Un petit pays, tout aussi souverain que l'UE ou les États-Unis, peut très bien faire capoter une opération de grande envergure. C'est arrivé qu'une opération soit interdite pour des raisons politiques par un pays dans lequel l'entreprise n'avait quasiment aucune part de marché. Par ailleurs, certains pays n'appliquent pas scrupuleusement de deadlines, comme la Slovénie. Une absence de décision peut ainsi faire échouer un deal pourtant autorisé chez les voisins.
Les décisions contradictoires des autorités montrent bien que l'antitrust n'est pas une science exacte et objective…
Bien sûr, des aspects politiques entrent en ligne de compte, comme on l'a vu pour l'opération entre Alstom et Siemens. Quand Volvo a voulu épouser Scania, cela ne semblait pas soulever de problème dans le reste du monde mais il y a eu un gros lobbying régional en Scandinavie, et la Commission a opposé son veto, au motif qu'il existait un sous-marché nordique dans les camions en raison des contraintes de climat, et la fusion aurait créé un monopole du camion nordique. L'arme des autorités de la concurrence dans ce cas-là, c'est souvent la segmentation de la définition de marché.
On a aussi vu la Commission se saisir du dossier Illumina / Grail, qui en théorie n'aurait pas dû être examiné vu que l'opération était sous les seuils et n'était pas notifiable. Mais la Commission a utilisé une nouvelle interprétation d'un article du règlement sur les fusions, qui lui permet de se pencher à la demande des autorités des Etats sur les "killer acquisitions" sous les seuils, qu'on retrouve ici dans la biotech mais qui peuvent aussi se produire dans l'économie numérique quand une grande entreprise rachète une start-up.

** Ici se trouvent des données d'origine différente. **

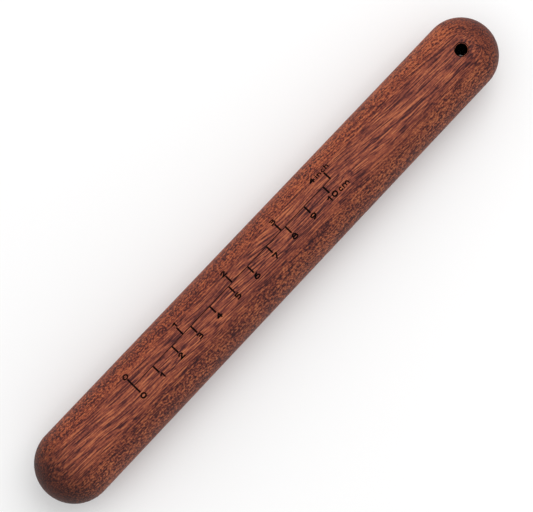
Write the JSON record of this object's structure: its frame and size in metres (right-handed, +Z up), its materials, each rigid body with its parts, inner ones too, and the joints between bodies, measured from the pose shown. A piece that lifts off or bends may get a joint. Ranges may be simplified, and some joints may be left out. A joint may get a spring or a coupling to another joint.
{
  "type": "ring sizer stick",
  "caption": "Round, slightly tapered hardwood stick with domed ends, a burnt length scale in centimetres and inches, and a cross hole for hanging.",
  "frame": {"origin": "the middle of the stick's length, on the surface it lies on", "axes": "+X along the stick towards the end with the cross hole; +Z up, along the cross hole; +Y towards the inch side of the scale"},
  "size_m": [0.237, 0.03, 0.03],
  "materials": {
    "hardwood": "oiled satin",
    "burnt_line": "matt, lightly scorched",
    "burnt_marks": "matt, charred"
  },
  "bodies": {
    "root": {"stick_body": "hardwood", "scale_line": "burnt_line", "centimetre_ticks": "burnt_marks", "inch_ticks": "burnt_marks", "centimetre_numeral_0": "burnt_marks", "centimetre_numeral_1": "burnt_marks", "centimetre_numeral_2": "burnt_marks", "centimetre_numeral_3": "burnt_marks", "centimetre_numeral_4": "burnt_marks", "centimetre_numeral_5": "burnt_marks", "centimetre_numeral_6": "burnt_marks", "centimetre_numeral_7": "burnt_marks", "centimetre_numeral_8": "burnt_marks", "centimetre_numeral_9": "burnt_marks", "centimetre_numeral_10": "burnt_marks", "inch_numeral_0": "burnt_marks", "inch_numeral_1": "burnt_marks", "inch_numeral_2": "burnt_marks", "inch_numeral_3": "burnt_marks", "inch_numeral_4": "burnt_marks", "centimetre_unit": "burnt_marks", "inch_unit": "burnt_marks"}
  },
  "joints": []
}
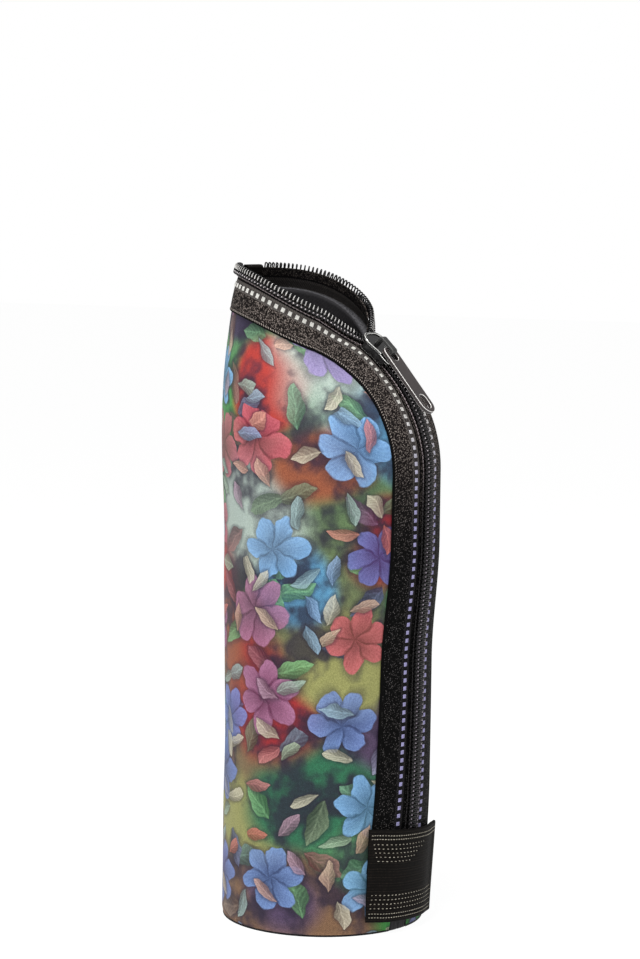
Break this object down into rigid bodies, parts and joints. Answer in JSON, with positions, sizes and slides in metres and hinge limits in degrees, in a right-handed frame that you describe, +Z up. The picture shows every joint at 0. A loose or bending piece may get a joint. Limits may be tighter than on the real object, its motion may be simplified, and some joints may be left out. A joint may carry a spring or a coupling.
{
  "type": "zip-up bottle carrier",
  "caption": "Slim insulated bottle sleeve with a round base, a long coil zip up the front and round the slanted mouth, and a flat pull tab.",
  "frame": {"origin": "centre of the round base at the underside, on the axis of the sleeve's foot", "axes": "+Z up along the sleeve, -Y towards the zip, +X to the right seen from the zip"},
  "size_m": [0.0889, 0.0951, 0.2741],
  "materials": {
    "print_fabric": "printed knitted polyester jersey, matt with a soft sheen",
    "foam": "closed-cell foam rubber",
    "lining_fabric": "black knitted lining, matt",
    "black_fabric": "black knitted fabric, matt",
    "zip_tape": "black crepe-woven polyester tape",
    "coil_nylon": "black nylon filament, glossy",
    "cord": "twisted filler cord",
    "thread": "grey sewing thread",
    "webbing": "black woven webbing",
    "slider_metal": "black enamelled zinc, satin",
    "pull_metal": "dark gunmetal enamel, satin"
  },
  "bodies": {
    "sleeve": {"outer_fabric": "print_fabric", "foam_panel": "foam", "lining": "lining_fabric", "base_fabric": "black_fabric", "base_foam": "foam", "base_lining": "lining_fabric", "base_binding": "black_fabric", "seam_strip": "black_fabric", "left_zip_tape": "zip_tape", "right_zip_tape": "zip_tape", "left_coil": "coil_nylon", "right_coil": "coil_nylon", "left_core_cord": "cord", "right_core_cord": "cord", "left_coil_thread": "thread", "right_coil_thread": "thread", "top_end_cover": "webbing", "end_tab": "webbing"},
    "slider": {"slider_body": "slider_metal"},
    "pull": {"pull_tab": "pull_metal"}
  },
  "joints": [
    {"name": "slider_travel", "type": "hinge", "parent": "sleeve", "child": "slider", "pos_m": [0, 0.02439, 0.18029], "axis": [1, 0, 0], "range_deg": [0, 30], "deforming": ["left_zip_tape", "right_zip_tape", "left_coil", "right_coil", "left_core_cord", "right_core_cord", "left_coil_thread", "right_coil_thread"]},
    {"name": "pull_tab_pivot", "type": "hinge", "parent": "slider", "child": "pull", "pos_m": [0, -0.02932, 0.23933], "axis": [-1, 0, 0], "range_deg": [0, 150]}
  ]
}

Quelle peut être l'issue de l'appel de Microsoft ?
Je crains que d'un point de vue business ce ne soit pas le sujet. Ce qu'on peut rappeler, c'est par exemple l'affaire de la fusion Schneider / Legrand. La Commission européenne avait mis son veto, puis sa décision avait été cassée. Mais le temps d'obtenir gain de cause, le mariage n'a jamais été consommé.